At some level, Frum seems to recognize this, so he tries to draw a distinction between basic subsidies and all-out industrial policy. For example, he says the Recovery Act’s $7500-rebates for early adopters of electric vehicles are a “very different thing” from its $2 billion-effort to create an advanced battery industry. He doesn’t like the idea of government employees—even smart veterans of McKinsey or venture funds—making funding decisions. It doesn’t make him more comfortable that the Energy Department brought in 4,500 outside experts to peer-review grant applications, to make sure decisions were made according to merit, or that the main judgment the public employees made was to require firms to come up with their own matching funds and line up customers in advance, a way of respecting the market decisions at a time when private finance had dried up. But companies that receive tax credits and other government assistance for which they don’t have to compete—a conservative might call such assistance “entitlements”—are still government-funded companies, just like Solyndra. As one of Obama’s economists told me, we’re already way more than a little bit pregnant. Some Pell Grant recipients become drunks on the street, and companies that receive tax breaks and other government subsidies go bust all the time; Frum tries to make the case that those firms that receive taxpayer help are somehow different than firms like Solyndra that receive “government investments,” but I don’t see it.

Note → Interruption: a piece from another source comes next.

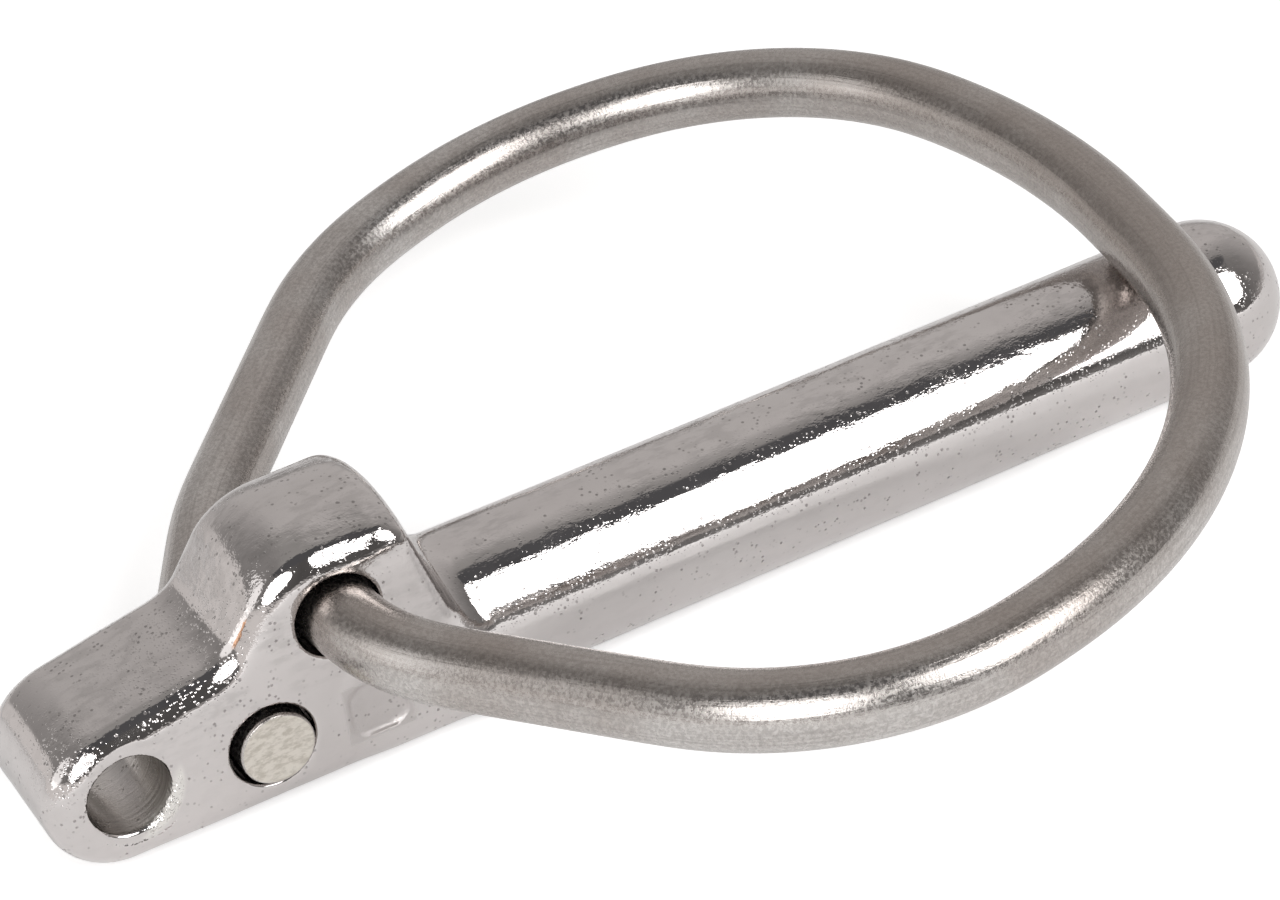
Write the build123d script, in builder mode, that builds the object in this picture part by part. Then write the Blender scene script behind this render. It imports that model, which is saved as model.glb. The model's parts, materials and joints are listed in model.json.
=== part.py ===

As Frum says, it’s too early to know how many of these green investments will turn out. I’m more optimistic than he is. But we already know that without the stimulus, there wouldn’t be an advanced battery industry in the U.S.—and without domestic battery suppliers, it’s hard to imagine an electric vehicle industry in the U.S. Without the stimulus, there wouldn’t be an advanced biofuels industry in the U.S., either. We’d have much less wind power and virtually no solar power. We’d be more dependent on fossil fuels and less energy efficient. It’s a healthy instinct to be skeptical of government meddling in the private sector, but the stimulus was an extraordinary response to an extraordinary emergency—not only the economic emergency of 2008, but the energy emergency that still threatens our national, environmental and economic security.